Clearly the answer to your question really depends on Apple, not on anything we developers might think or say. Your screen design looks very reasonable to me, but the issue is really whether Apple will approve it.

It might be better to ask if anyone has had an app approved with pickers outside of popovers.

Alternatively, you could ask if anyone has had an app rejected for using Pickers outside popovers.
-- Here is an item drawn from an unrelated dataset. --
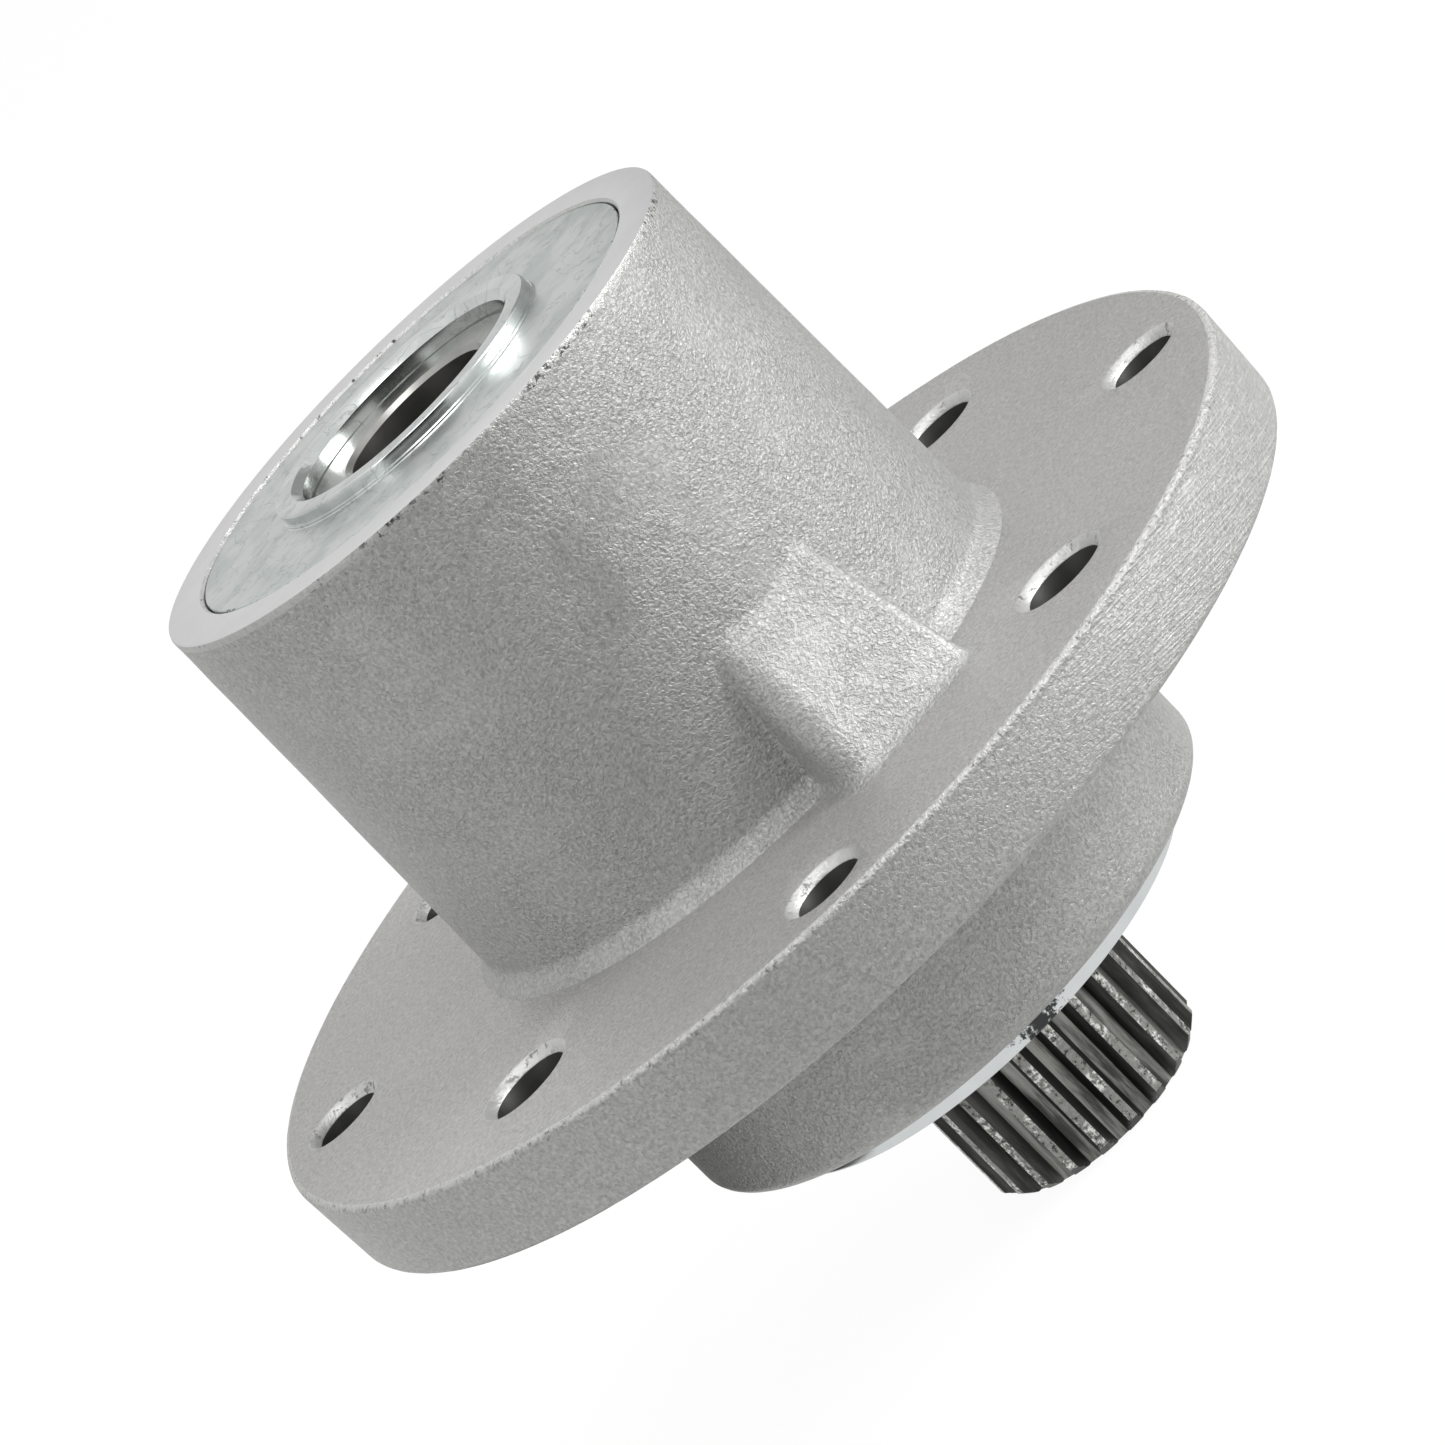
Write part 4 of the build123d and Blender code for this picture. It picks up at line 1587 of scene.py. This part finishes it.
@dataclass(frozen=True)
class Card:
    """A grey card, out of the camera's sight, that metal mirrors in place of the white room."""

    name: str
    azimuth: float
    away_m: float
    width_m: float
    height_m: float
    tone: str
    low_m: float = -0.056

    def place(self) -> None:
        """Stand the card up facing the spindle axis."""
        angle = math.radians(self.azimuth)
        deselect_all()
        bpy.ops.mesh.primitive_plane_add(size=1)
        card = bpy.context.object
        card.name = self.name
        card.scale = (self.width_m, self.height_m, 1)
        card.rotation_euler = (math.pi / 2, 0, angle)
        middle, away = self.low_m + self.height_m / 2, self.away_m
        card.location = (math.sin(angle) * away, -math.cos(angle) * away, middle)
        card.visible_camera = False
        card.visible_shadow = False
        card.visible_diffuse = False
        material = bpy.data.materials.new(self.name)
        material.use_nodes = True
        tree = material.node_tree
        tree.nodes.clear()
        glow = add_node(tree, "Emission", {"Color": colour(self.tone), "Strength": 1.0})
        add_node(tree, "OutputMaterial", links={"Surface": glow})
        dress(card, [material])
        card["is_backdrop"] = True


@dataclass(frozen=True)
class Studio:
    """Pale floor, white surroundings, soft lamps, grey cards and the camera."""

    floor_side_m: float = 6.0
    floor_below_m: float = 0.0002
    floor_paint: float = 0.12
    floor_glow: float = 0.93
    floor_dull: str = "949494"
    lens: float = 167.1
    sensor: float = 36.0
    clip_m: tuple[float, float] = (0.05, 20.0)
    camera_mm: tuple[float, float, float] = (57.65, -824.5, 246.04)
    target_mm: tuple[float, float, float] = (-0.07, 0.0, 15.97)
    roll: float = -44.735
    world_level: float = 0.4
    lamps: tuple[Lamp, ...] = (
        # The main light, which rakes over the right of the casting and raises its grain.
        Lamp("right_softbox", 80, 24, 1.6, 0.8, 22.0),
        # Two weak ones that keep the left and the tops from falling dark.
        Lamp("left_softbox", -45, 36, 1.6, 0.8, 4.0),
        Lamp("top_softbox", 15, 74, 1.6, 0.7, 4.0),
    )
    cards: tuple[Card, ...] = (
        # Dark, for the shaded valley down the middle of the barrel.
        Card("front_card", -5, 0.25, 0.27, 0.34, "181818"),
        # Just under white, for the lighter left of the barrel.
        Card("left_card", -97, 0.25, 0.66, 0.45, "e4e4e4"),
        # Small, dark and under the flange, for the shade on the left of the hub.
        Card("low_left_card", -98, 0.074, 0.08, 0.044, "141414"),
        # Greys that keep the collar and the far edges from mirroring plain white.
        Card("right_card", 143, 0.3, 0.34, 0.36, "acacac"),
        Card("back_card", 192, 0.42, 0.7, 0.42, "e2e2e2"),
    )

    def seen(self, tree: bpy.types.NodeTree) -> bpy.types.Node:
        """Tell the rays that see a surface from the rays that it lights.

        Args:
            tree: the node tree.

        Returns:
            A level that is 1 for camera, glossy and transmission rays, and 0 for others.
        """
        rays = add_node(tree, "LightPath").outputs
        links = {0: rays["Is Camera Ray"], 1: rays["Is Glossy Ray"]}
        first = add_node(tree, "Math", {"operation": "MAXIMUM"}, links)
        links = {0: first, 1: rays["Is Transmission Ray"]}
        return add_node(tree, "Math", {"operation": "MAXIMUM"}, links)

    def surroundings(self) -> None:
        """Light the scene from all round, white where it is seen or mirrored."""
        world = bpy.data.worlds.new("studio")
        world.use_nodes = True
        bpy.context.scene.world = world
        tree = world.node_tree
        tree.nodes.clear()
        white_light = colour("ffffff")
        dim = {"Color": white_light, "Strength": self.world_level}
        plain = add_node(tree, "Background", dim)
        white = add_node(tree, "Background", {"Color": white_light, "Strength": 1.0})
        mixed = add_node(tree, "MixShader", links={0: self.seen(tree), 1: plain, 2: white})
        add_node(tree, "OutputWorld", links={"Surface": mixed})

    def floor(self, height: float) -> None:
        """Lay the pale floor: white where it is seen, with the object's shadow, and dull as light.

        Args:
            height: height of the lowest point of the object, in metres.
        """
        deselect_all()
        place = (0, 0, height - self.floor_below_m)
        bpy.ops.mesh.primitive_plane_add(size=self.floor_side_m, location=place)
        ground = bpy.context.object
        ground.name = "floor"
        material = bpy.data.materials.new("pale_floor")
        material.use_nodes = True
        tree = material.node_tree
        tree.nodes.clear()
        paint = add_node(tree, "BsdfDiffuse", {"Color": (*[self.floor_paint] * 3, 1)})
        glow = add_node(tree, "Emission", {"Color": colour("ffffff"), "Strength": self.floor_glow})
        lit = add_node(tree, "AddShader", links={0: paint, 1: glow})
        dull = add_node(tree, "BsdfDiffuse", {"Color": colour(self.floor_dull)})
        mixed = add_node(tree, "MixShader", links={0: self.seen(tree), 1: dull, 2: lit})
        add_node(tree, "OutputMaterial", links={"Surface": mixed})
        dress(ground, [material])
        ground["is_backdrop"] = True

    def camera(self) -> None:
        """Set the camera where the photograph was taken from, with its roll."""
        data = bpy.data.cameras.new("camera")
        data.lens = self.lens
        data.sensor_width = self.sensor
        data.clip_start, data.clip_end = self.clip_m
        camera = bpy.data.objects.new("camera", data)
        bpy.context.scene.collection.objects.link(camera)
        eye, target = Vector(self.camera_mm) * MM, Vector(self.target_mm) * MM
        look = (target - eye).to_track_quat("-Z", "Y").to_matrix().to_4x4()
        roll = Matrix.Rotation(math.radians(self.roll), 4, "Z")
        camera.matrix_world = Matrix.Translation(eye) @ look @ roll
        bpy.context.scene.camera = camera

    def build(self, low: Vector) -> None:
        """Set up all that stands round the object.

        Args:
            low: lowest corner of the object.
        """
        self.surroundings()
        self.floor(low.z)
        for lamp in self.lamps:
            lamp.place(Vector(self.target_mm) * MM)
        for card in self.cards:
            card.place()
        self.camera()
        bpy.context.scene.view_settings.view_transform = "Standard"


def main() -> None:
    """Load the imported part, dress it and set up the studio."""
    logging.basicConfig(level=logging.INFO, format="%(name)s: %(message)s")
    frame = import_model()
    Studio().build(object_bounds()[0])
    Casting().build()
    UpperShield().build()
    LowerShield().build()
    SplinedShaft().build()
    InnerParts().dress(frame["nodes"])


if __name__ == "__main__":
    main()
Apple rules and common sense have a high degree of overlap, but where they differ the only thing that matters is Apple. Either ask them, or just submit your app for approval and see.

Good luck!

OTHER TIPS

Here is my experience regarding picker. I had an app (say appAA) approved, which use picker view in a modal view, three pickers, one followed by another. I had another app (say appBB) which basically copies the modal view of appAA. This app was rejected because of a functional problem which I could not reproduce. I debuted in Resolution Center, then the reviewer rejected again with additional reason, saying the pickers are not presented in popover! I guess I have to put the pickers into the popover if I want appBB to be approved since the review mentioned so.

I think the answer is simply How ugly does it make the UI look?

The left/right edges of the picker were originally intended to be flush with the edge of the iPhone screen (and it was hardcoded to be 320px wide, which failed to work sensibly in landscape mode). On the iPad, the UIPopover lets it be flush with the frame. The obvious way to achieve this effect without using a UIPopover is to draw your own frame, instead of leaving a flat grey background between the pickers.

However, the easiest (and better looking, IMO) solution is to take the picker background (as a 1px-wide image) and use a UIImageView to stretch it behind all the pickers so they look like part of a continuous bar. Remember to check both retina and non-retina versions.